Breaking Down Tactics, Techniques, and Procedures
Tactics
The high-level goals or objectives in an operation (for example, initial access, persistence, lateral movement, data exfiltration).
They answer “why is the attacker doing this stage?”
Techniques
The general methods used to achieve a tactic (for example, phishing emails for initial access, credential dumping for credential access, remote services for lateral movement).
They answer “how is the attacker pursuing this goal?” at a conceptual level.
Procedures
The exact, concrete steps and tools used in practice (for example, sending a spear‑phishing email with a malicious Excel file using a specific malware family, or running a named command with particular parameters).

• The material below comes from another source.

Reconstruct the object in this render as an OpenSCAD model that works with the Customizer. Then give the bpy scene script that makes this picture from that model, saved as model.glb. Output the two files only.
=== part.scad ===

They answer “what exactly are they doing?”
Why TTPs Matter in Cybersecurity
Move beyond IOCs
Indicators of compromise (IOCs) like IP addresses and file hashes change quickly; TTPs change more slowly and better reflect an attacker’s habits and capabilities.
Improve detection and defense
Understanding TTPs helps defenders design behavior-based detections rather than chasing single artifacts.
Support attribution and profiling
Certain groups are known for characteristic TTP patterns, which can aid in clustering activity and assessing likely threat actors.
Enable structured sharing
TTP descriptions provide a common language across teams, organizations, and tools when sharing threat intelligence.
Use of TTPs in Frameworks and Analysis
Threat intelligence reporting
Reports often describe an intrusion in terms of the TTPs used at each phase, giving defenders a clear map of attacker behavior.
Security frameworks
Well-known models (like lifecycle or kill chain frameworks, and matrices that map behaviors by tactic and technique) rely on TTP concepts to organize how attacks unfold.
Detection engineering and hunting
Teams build and prioritize detection rules, logging, and hunts around high‑value TTPs (for example, specific privilege‑escalation methods or exfiltration patterns).
Practical Example (Plain-Language)
Consider a phishing-led intrusion:
Tactic: Initial access.
Technique: Spear‑phishing attachment.
Procedure: The attacker sends an email posing as HR with an attached “bonus.xlsx” that contains a malicious macro which, when opened, downloads and runs their remote access tool.
Here, the big-picture goal (get in), the method (phishing with attachment), and the exact implementation (specific file, macro, and payload) together form the attacker’s TTPs for that phase.